-- Begin Supplied entries --

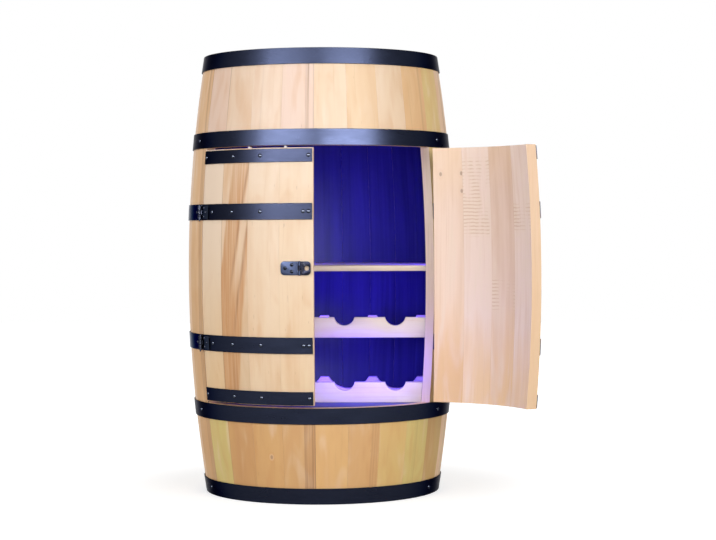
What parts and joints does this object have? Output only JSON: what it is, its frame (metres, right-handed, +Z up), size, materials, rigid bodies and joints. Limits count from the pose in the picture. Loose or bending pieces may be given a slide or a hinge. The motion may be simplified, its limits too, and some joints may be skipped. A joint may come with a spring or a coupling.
{
  "type": "barrel bar cabinet",
  "caption": "Stave barrel cabinet with black hoops, two hinged doors cut from its front, a shelf, notched bottle rails, light strips and an eye and hook latch.",
  "frame": {"origin": "middle of the base, on the barrel's axis at floor level", "axes": "+Z up along the barrel's axis, -Y through the middle of the doorway, +X to the viewer's right"},
  "size_m": [0.6364, 0.5513, 0.8],
  "materials": {
    "stave_wood": "satin pale softwood",
    "inner_wood": "planed pale softwood",
    "black_steel": "satin black",
    "light_lens": "blue violet lit lens",
    "black_plastic": "matt black"
  },
  "bodies": {
    "barrel": {"left_stave_pair_1": "stave_wood", "left_stave_pair_2": "stave_wood", "left_stave_pair_3": "stave_wood", "left_stave_pair_4": "stave_wood", "right_stave_pair_1": "stave_wood", "right_stave_pair_2": "stave_wood", "right_stave_pair_3": "stave_wood", "right_stave_pair_4": "stave_wood", "back_stave": "stave_wood", "upper_front_stave_pair_1": "stave_wood", "upper_front_stave_pair_2": "stave_wood", "upper_front_stave_pair_3": "stave_wood", "upper_front_stave_pair_4": "stave_wood", "lower_front_stave_pair_1": "stave_wood", "lower_front_stave_pair_2": "stave_wood", "lower_front_stave_pair_3": "stave_wood", "lower_front_stave_pair_4": "stave_wood", "top_head": "stave_wood", "bottom_head": "stave_wood", "floor_board": "inner_wood", "shelf": "inner_wood", "left_shelf_cleat": "inner_wood", "right_shelf_cleat": "inner_wood", "lower_front_rail": "inner_wood", "upper_front_rail": "inner_wood", "lower_back_rail": "inner_wood", "upper_back_rail": "inner_wood", "top_hoop": "black_steel", "upper_quarter_hoop": "black_steel", "upper_bilge_hoop": "black_steel", "lower_bilge_hoop": "black_steel", "lower_quarter_hoop": "black_steel", "bottom_hoop": "black_steel", "left_upper_frame_leaf": "black_steel", "left_lower_frame_leaf": "black_steel", "right_upper_frame_leaf": "black_steel", "right_lower_frame_leaf": "black_steel", "left_light_strip": "light_lens", "right_light_strip": "light_lens", "power_socket": "black_plastic"},
    "left_door": {"left_door_panel": "stave_wood", "left_door_top_strap": "black_steel", "left_door_bottom_strap": "black_steel", "left_upper_hinge_strap": "black_steel", "left_lower_hinge_strap": "black_steel", "left_upper_door_leaf": "black_steel", "left_lower_door_leaf": "black_steel", "latch_plate": "black_steel"},
    "right_door": {"right_door_panel": "stave_wood", "right_door_top_strap": "black_steel", "right_door_bottom_strap": "black_steel", "right_upper_hinge_strap": "black_steel", "right_lower_hinge_strap": "black_steel", "right_upper_door_leaf": "black_steel", "right_lower_door_leaf": "black_steel", "hook_plate": "black_steel"},
    "latch_flap": {"latch_flap": "black_steel"},
    "door_hook": {"door_hook": "black_steel"}
  },
  "joints": [
    {"name": "left_door_hinge", "type": "hinge", "parent": "barrel", "child": "left_door", "pos_m": [-0.2117, -0.13435, 0.4], "axis": [0, 0, -1], "range_deg": [0, 165]},
    {"name": "right_door_hinge", "type": "hinge", "parent": "barrel", "child": "right_door", "pos_m": [0.2117, -0.13435, 0.4], "axis": [0, 0, 1], "range_deg": [-110, 55]},
    {"name": "latch_flap_hinge", "type": "hinge", "parent": "left_door", "child": "latch_flap", "pos_m": [-0.02512, -0.24812, 0.4153], "axis": [0, 0, -1], "range_deg": [0, 110]},
    {"name": "door_hook_pivot", "type": "hinge", "parent": "right_door", "child": "door_hook", "pos_m": [0.38409, -0.27332, 0.4153], "axis": [-0.9164, -0.4003, 0], "range_deg": [-45, 90]}
  ]
}
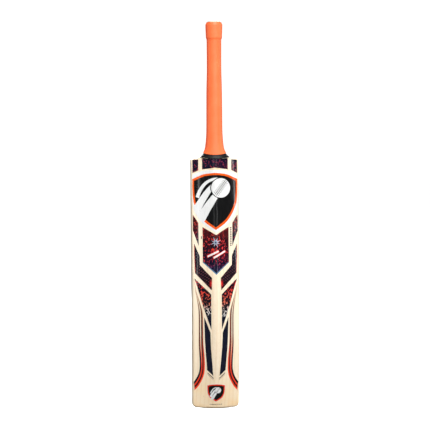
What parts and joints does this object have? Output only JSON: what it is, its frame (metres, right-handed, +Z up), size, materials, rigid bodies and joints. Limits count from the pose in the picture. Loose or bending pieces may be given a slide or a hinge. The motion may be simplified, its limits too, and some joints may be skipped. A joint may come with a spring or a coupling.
{
  "type": "cricket bat",
  "caption": "Full-size cricket bat with a ridged willow blade, a spliced cane handle, a rubber grip and vinyl labels on its back.",
  "frame": {"origin": "middle of the bat's bounding box, at the lowest point of the toe", "axes": "+Z up the bat from the toe to the handle's butt, +Y out of the hitting face, so the ridged back faces -Y, +X to the right when the back is seen with the handle up"},
  "size_m": [0.106, 0.0657, 0.86],
  "materials": {
    "willow": "satin",
    "cane": "satin",
    "insert_rubber": "matte",
    "twine": "matte",
    "black_binding": "satin",
    "grip_rubber": "satin",
    "label_navy": "gloss",
    "label_maroon": "gloss",
    "label_white": "gloss",
    "label_red": "gloss"
  },
  "bodies": {
    "root": {"blade": "willow", "cane_back_left": "cane", "cane_back_centre": "cane", "cane_back_right": "cane", "cane_mid_back_left": "cane", "cane_mid_back_centre": "cane", "cane_mid_back_right": "cane", "cane_mid_front_left": "cane", "cane_mid_front_centre": "cane", "cane_mid_front_right": "cane", "cane_front_left": "cane", "cane_front_centre": "cane", "cane_front_right": "cane", "rubber_strip_back": "insert_rubber", "rubber_strip_middle": "insert_rubber", "rubber_strip_front": "insert_rubber", "twine_binding": "twine", "neck_binding": "black_binding", "grip": "grip_rubber", "shoulder_label_left": "label_navy", "shoulder_label_centre": "label_navy", "shoulder_label_right": "label_navy", "upper_panel_left": "label_navy", "upper_panel_right": "label_navy", "flank_panel_left": "label_navy", "flank_panel_right": "label_navy", "navy_bar_left": "label_navy", "navy_bar_right": "label_navy", "chevron_line_left": "label_navy", "chevron_line_right": "label_navy", "centre_panel": "label_maroon", "wedge_panel_left": "label_maroon", "wedge_panel_right": "label_maroon", "shield_label": "label_white", "toe_badge": "label_white", "edge_stripe_left": "label_red", "edge_stripe_right": "label_red"}
  },
  "joints": []
}
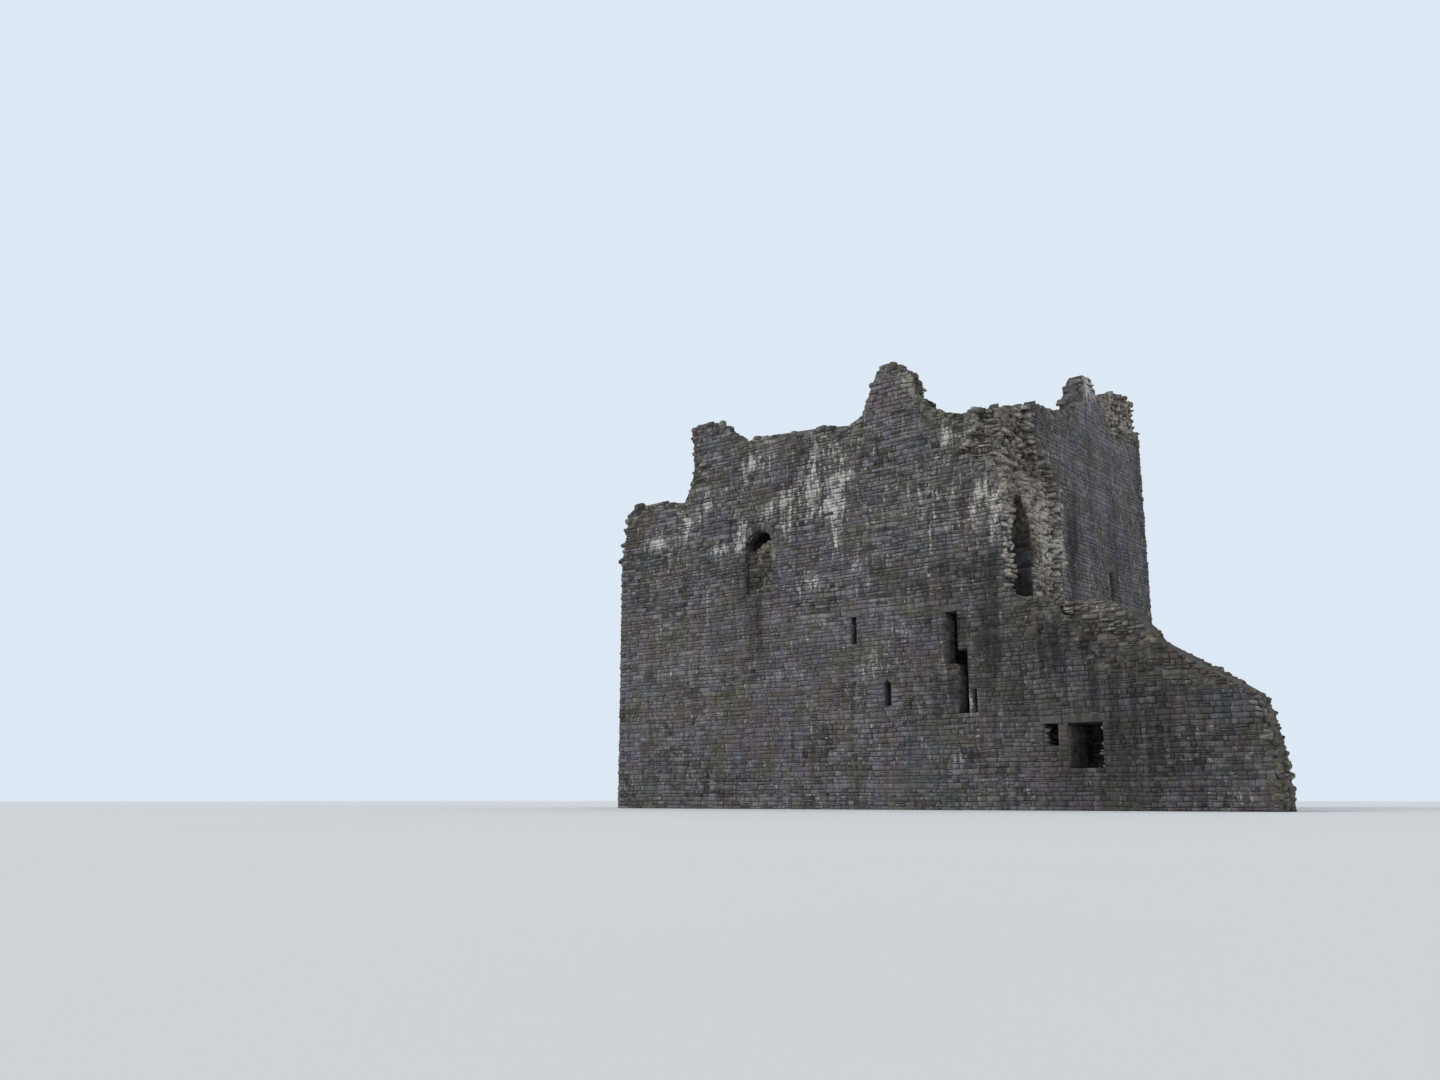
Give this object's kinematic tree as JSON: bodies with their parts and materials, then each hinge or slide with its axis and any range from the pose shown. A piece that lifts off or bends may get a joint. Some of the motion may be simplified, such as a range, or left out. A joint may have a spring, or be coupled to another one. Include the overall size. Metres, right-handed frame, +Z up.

-- End Supplied entries --

__The problem__. Output all of the data above without any alteration.

__Worked answer__.
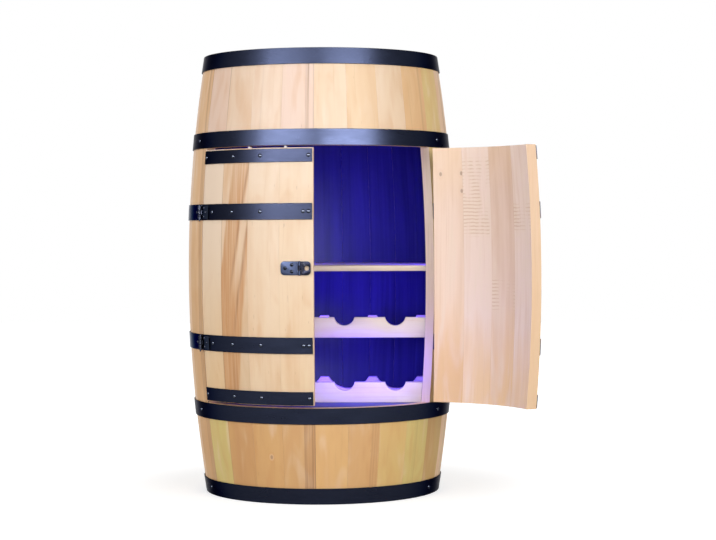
What parts and joints does this object have? Output only JSON: what it is, its frame (metres, right-handed, +Z up), size, materials, rigid bodies and joints. Limits count from the pose in the picture. Loose or bending pieces may be given a slide or a hinge. The motion may be simplified, its limits too, and some joints may be skipped. A joint may come with a spring or a coupling.
{
  "type": "barrel bar cabinet",
  "caption": "Stave barrel cabinet with black hoops, two hinged doors cut from its front, a shelf, notched bottle rails, light strips and an eye and hook latch.",
  "frame": {"origin": "middle of the base, on the barrel's axis at floor level", "axes": "+Z up along the barrel's axis, -Y through the middle of the doorway, +X to the viewer's right"},
  "size_m": [0.6364, 0.5513, 0.8],
  "materials": {
    "stave_wood": "satin pale softwood",
    "inner_wood": "planed pale softwood",
    "black_steel": "satin black",
    "light_lens": "blue violet lit lens",
    "black_plastic": "matt black"
  },
  "bodies": {
    "barrel": {"left_stave_pair_1": "stave_wood", "left_stave_pair_2": "stave_wood", "left_stave_pair_3": "stave_wood", "left_stave_pair_4": "stave_wood", "right_stave_pair_1": "stave_wood", "right_stave_pair_2": "stave_wood", "right_stave_pair_3": "stave_wood", "right_stave_pair_4": "stave_wood", "back_stave": "stave_wood", "upper_front_stave_pair_1": "stave_wood", "upper_front_stave_pair_2": "stave_wood", "upper_front_stave_pair_3": "stave_wood", "upper_front_stave_pair_4": "stave_wood", "lower_front_stave_pair_1": "stave_wood", "lower_front_stave_pair_2": "stave_wood", "lower_front_stave_pair_3": "stave_wood", "lower_front_stave_pair_4": "stave_wood", "top_head": "stave_wood", "bottom_head": "stave_wood", "floor_board": "inner_wood", "shelf": "inner_wood", "left_shelf_cleat": "inner_wood", "right_shelf_cleat": "inner_wood", "lower_front_rail": "inner_wood", "upper_front_rail": "inner_wood", "lower_back_rail": "inner_wood", "upper_back_rail": "inner_wood", "top_hoop": "black_steel", "upper_quarter_hoop": "black_steel", "upper_bilge_hoop": "black_steel", "lower_bilge_hoop": "black_steel", "lower_quarter_hoop": "black_steel", "bottom_hoop": "black_steel", "left_upper_frame_leaf": "black_steel", "left_lower_frame_leaf": "black_steel", "right_upper_frame_leaf": "black_steel", "right_lower_frame_leaf": "black_steel", "left_light_strip": "light_lens", "right_light_strip": "light_lens", "power_socket": "black_plastic"},
    "left_door": {"left_door_panel": "stave_wood", "left_door_top_strap": "black_steel", "left_door_bottom_strap": "black_steel", "left_upper_hinge_strap": "black_steel", "left_lower_hinge_strap": "black_steel", "left_upper_door_leaf": "black_steel", "left_lower_door_leaf": "black_steel", "latch_plate": "black_steel"},
    "right_door": {"right_door_panel": "stave_wood", "right_door_top_strap": "black_steel", "right_door_bottom_strap": "black_steel", "right_upper_hinge_strap": "black_steel", "right_lower_hinge_strap": "black_steel", "right_upper_door_leaf": "black_steel", "right_lower_door_leaf": "black_steel", "hook_plate": "black_steel"},
    "latch_flap": {"latch_flap": "black_steel"},
    "door_hook": {"door_hook": "black_steel"}
  },
  "joints": [
    {"name": "left_door_hinge", "type": "hinge", "parent": "barrel", "child": "left_door", "pos_m": [-0.2117, -0.13435, 0.4], "axis": [0, 0, -1], "range_deg": [0, 165]},
    {"name": "right_door_hinge", "type": "hinge", "parent": "barrel", "child": "right_door", "pos_m": [0.2117, -0.13435, 0.4], "axis": [0, 0, 1], "range_deg": [-110, 55]},
    {"name": "latch_flap_hinge", "type": "hinge", "parent": "left_door", "child": "latch_flap", "pos_m": [-0.02512, -0.24812, 0.4153], "axis": [0, 0, -1], "range_deg": [0, 110]},
    {"name": "door_hook_pivot", "type": "hinge", "parent": "right_door", "child": "door_hook", "pos_m": [0.38409, -0.27332, 0.4153], "axis": [-0.9164, -0.4003, 0], "range_deg": [-45, 90]}
  ]
}
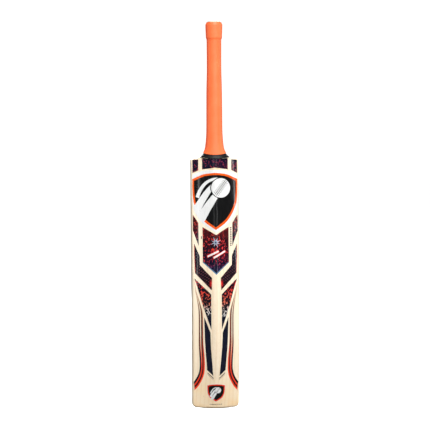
What parts and joints does this object have? Output only JSON: what it is, its frame (metres, right-handed, +Z up), size, materials, rigid bodies and joints. Limits count from the pose in the picture. Loose or bending pieces may be given a slide or a hinge. The motion may be simplified, its limits too, and some joints may be skipped. A joint may come with a spring or a coupling.
{
  "type": "cricket bat",
  "caption": "Full-size cricket bat with a ridged willow blade, a spliced cane handle, a rubber grip and vinyl labels on its back.",
  "frame": {"origin": "middle of the bat's bounding box, at the lowest point of the toe", "axes": "+Z up the bat from the toe to the handle's butt, +Y out of the hitting face, so the ridged back faces -Y, +X to the right when the back is seen with the handle up"},
  "size_m": [0.106, 0.0657, 0.86],
  "materials": {
    "willow": "satin",
    "cane": "satin",
    "insert_rubber": "matte",
    "twine": "matte",
    "black_binding": "satin",
    "grip_rubber": "satin",
    "label_navy": "gloss",
    "label_maroon": "gloss",
    "label_white": "gloss",
    "label_red": "gloss"
  },
  "bodies": {
    "root": {"blade": "willow", "cane_back_left": "cane", "cane_back_centre": "cane", "cane_back_right": "cane", "cane_mid_back_left": "cane", "cane_mid_back_centre": "cane", "cane_mid_back_right": "cane", "cane_mid_front_left": "cane", "cane_mid_front_centre": "cane", "cane_mid_front_right": "cane", "cane_front_left": "cane", "cane_front_centre": "cane", "cane_front_right": "cane", "rubber_strip_back": "insert_rubber", "rubber_strip_middle": "insert_rubber", "rubber_strip_front": "insert_rubber", "twine_binding": "twine", "neck_binding": "black_binding", "grip": "grip_rubber", "shoulder_label_left": "label_navy", "shoulder_label_centre": "label_navy", "shoulder_label_right": "label_navy", "upper_panel_left": "label_navy", "upper_panel_right": "label_navy", "flank_panel_left": "label_navy", "flank_panel_right": "label_navy", "navy_bar_left": "label_navy", "navy_bar_right": "label_navy", "chevron_line_left": "label_navy", "chevron_line_right": "label_navy", "centre_panel": "label_maroon", "wedge_panel_left": "label_maroon", "wedge_panel_right": "label_maroon", "shield_label": "label_white", "toe_badge": "label_white", "edge_stripe_left": "label_red", "edge_stripe_right": "label_red"}
  },
  "joints": []
}
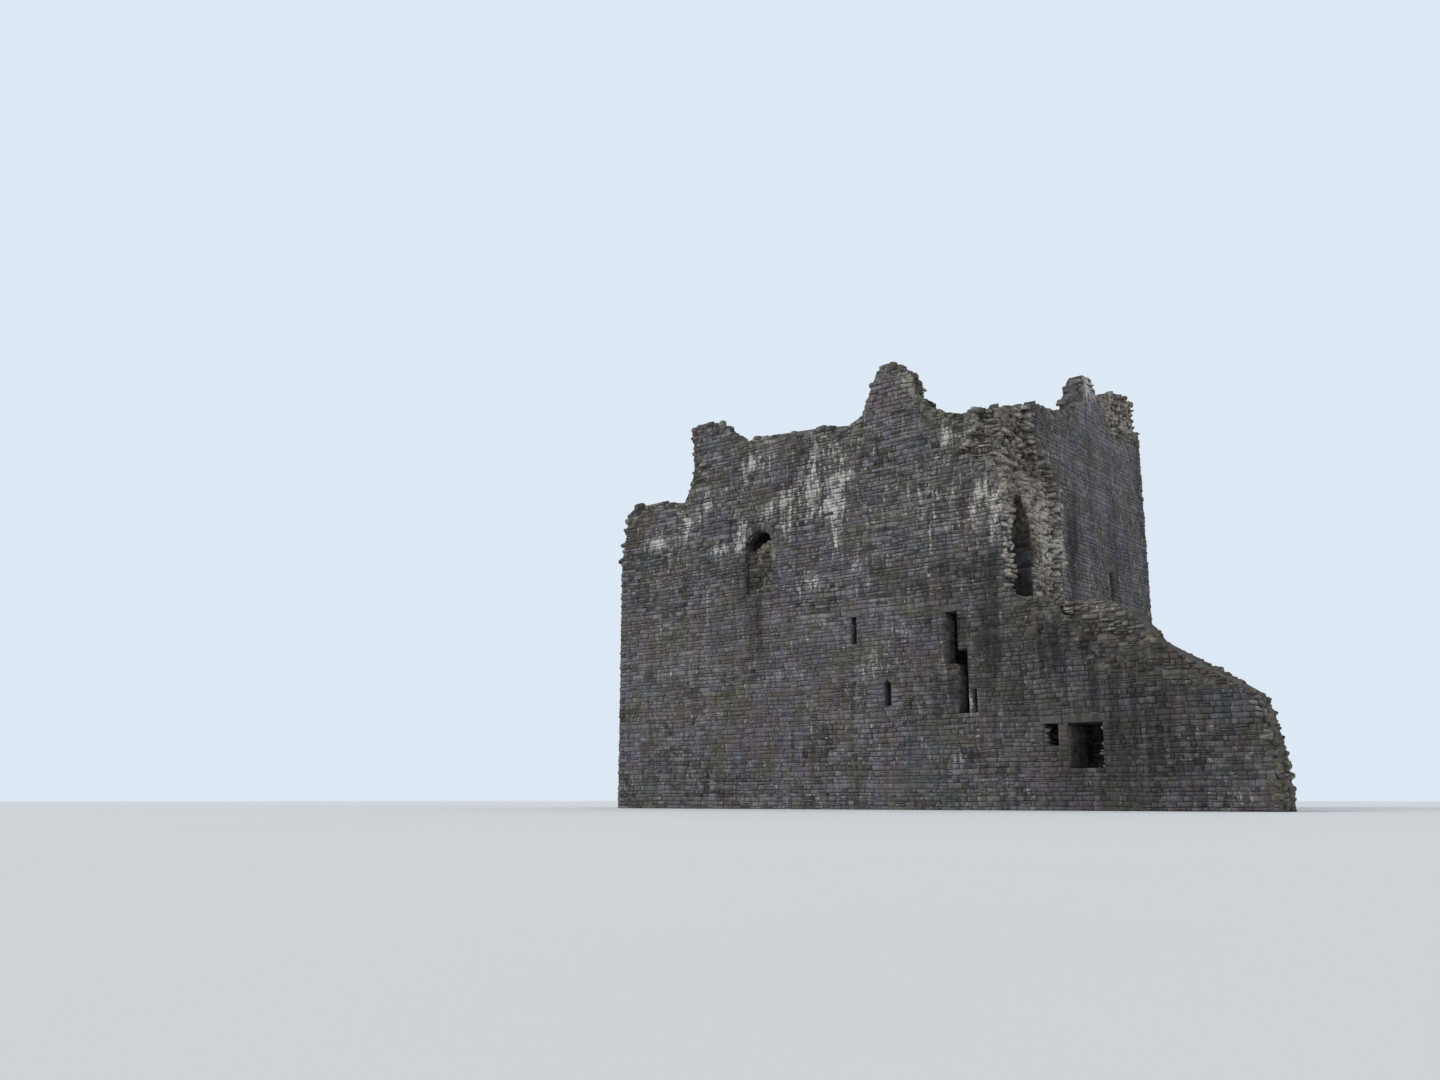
Give this object's kinematic tree as JSON: bodies with their parts and materials, then each hinge or slide with its axis and any range from the pose shown. A piece that lifts off or bends may get a joint. Some of the motion may be simplified, such as a range, or left out. A joint may have a spring, or be coupled to another one. Include the overall size. Metres, right-handed frame, +Z up.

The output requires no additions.